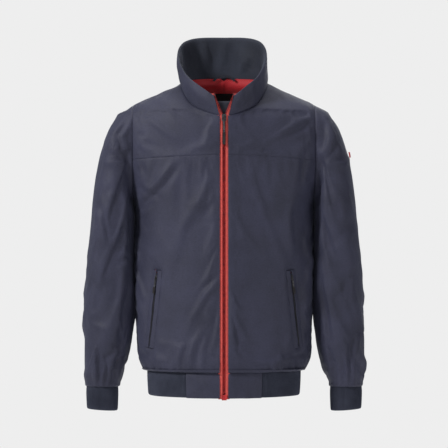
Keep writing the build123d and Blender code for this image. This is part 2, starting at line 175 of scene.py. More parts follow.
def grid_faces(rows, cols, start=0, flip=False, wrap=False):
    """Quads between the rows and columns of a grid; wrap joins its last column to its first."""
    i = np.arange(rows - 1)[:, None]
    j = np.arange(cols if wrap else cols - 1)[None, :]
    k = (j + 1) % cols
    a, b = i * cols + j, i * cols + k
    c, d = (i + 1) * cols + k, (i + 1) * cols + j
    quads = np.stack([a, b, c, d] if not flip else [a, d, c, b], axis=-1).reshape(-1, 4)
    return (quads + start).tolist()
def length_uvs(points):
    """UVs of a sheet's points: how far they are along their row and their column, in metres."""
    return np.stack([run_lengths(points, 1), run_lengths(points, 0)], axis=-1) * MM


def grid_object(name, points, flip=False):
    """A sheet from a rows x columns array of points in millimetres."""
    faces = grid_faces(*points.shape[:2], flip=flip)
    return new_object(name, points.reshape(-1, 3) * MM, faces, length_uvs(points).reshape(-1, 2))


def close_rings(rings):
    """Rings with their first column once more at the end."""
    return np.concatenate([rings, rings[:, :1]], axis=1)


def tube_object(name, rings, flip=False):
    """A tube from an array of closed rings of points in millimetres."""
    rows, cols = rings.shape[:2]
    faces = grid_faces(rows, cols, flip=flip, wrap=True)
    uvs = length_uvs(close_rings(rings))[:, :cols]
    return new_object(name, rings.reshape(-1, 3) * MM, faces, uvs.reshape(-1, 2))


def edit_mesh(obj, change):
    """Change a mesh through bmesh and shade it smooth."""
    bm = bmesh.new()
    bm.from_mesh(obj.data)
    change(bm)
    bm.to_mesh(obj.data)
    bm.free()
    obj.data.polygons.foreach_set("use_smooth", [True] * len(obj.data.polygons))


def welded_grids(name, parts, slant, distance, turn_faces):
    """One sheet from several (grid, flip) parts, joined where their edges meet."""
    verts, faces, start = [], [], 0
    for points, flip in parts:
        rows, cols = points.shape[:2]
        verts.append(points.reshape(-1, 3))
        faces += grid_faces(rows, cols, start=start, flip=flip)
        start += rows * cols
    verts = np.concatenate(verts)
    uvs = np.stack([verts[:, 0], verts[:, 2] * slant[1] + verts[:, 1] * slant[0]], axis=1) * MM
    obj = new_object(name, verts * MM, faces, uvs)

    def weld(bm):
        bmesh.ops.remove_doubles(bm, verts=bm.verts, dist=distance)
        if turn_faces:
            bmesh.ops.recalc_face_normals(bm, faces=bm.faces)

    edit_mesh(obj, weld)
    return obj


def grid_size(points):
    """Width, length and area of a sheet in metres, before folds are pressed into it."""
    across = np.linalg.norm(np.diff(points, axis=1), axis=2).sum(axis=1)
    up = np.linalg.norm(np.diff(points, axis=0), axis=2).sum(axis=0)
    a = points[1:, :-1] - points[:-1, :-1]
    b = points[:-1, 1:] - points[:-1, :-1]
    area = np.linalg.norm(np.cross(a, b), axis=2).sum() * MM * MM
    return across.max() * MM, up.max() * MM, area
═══
◆ **Task details**:
Lines from the start of the material above through the line containing "return new_object(name, points.reshape(-1, 3)" are to be duplicated exactly, and only those.

◆ **Complete output**:
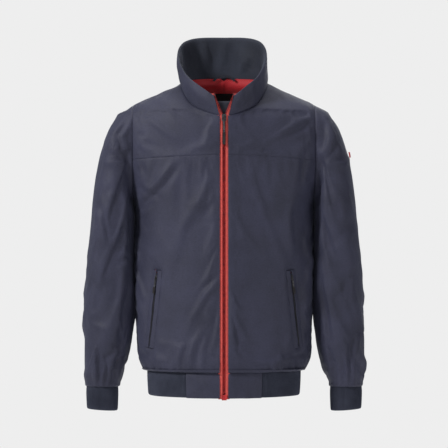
Keep writing the build123d and Blender code for this image. This is part 2, starting at line 175 of scene.py. More parts follow.
def grid_faces(rows, cols, start=0, flip=False, wrap=False):
    """Quads between the rows and columns of a grid; wrap joins its last column to its first."""
    i = np.arange(rows - 1)[:, None]
    j = np.arange(cols if wrap else cols - 1)[None, :]
    k = (j + 1) % cols
    a, b = i * cols + j, i * cols + k
    c, d = (i + 1) * cols + k, (i + 1) * cols + j
    quads = np.stack([a, b, c, d] if not flip else [a, d, c, b], axis=-1).reshape(-1, 4)
    return (quads + start).tolist()
def length_uvs(points):
    """UVs of a sheet's points: how far they are along their row and their column, in metres."""
    return np.stack([run_lengths(points, 1), run_lengths(points, 0)], axis=-1) * MM


def grid_object(name, points, flip=False):
    """A sheet from a rows x columns array of points in millimetres."""
    faces = grid_faces(*points.shape[:2], flip=flip)
    return new_object(name, points.reshape(-1, 3) * MM, faces, length_uvs(points).reshape(-1, 2))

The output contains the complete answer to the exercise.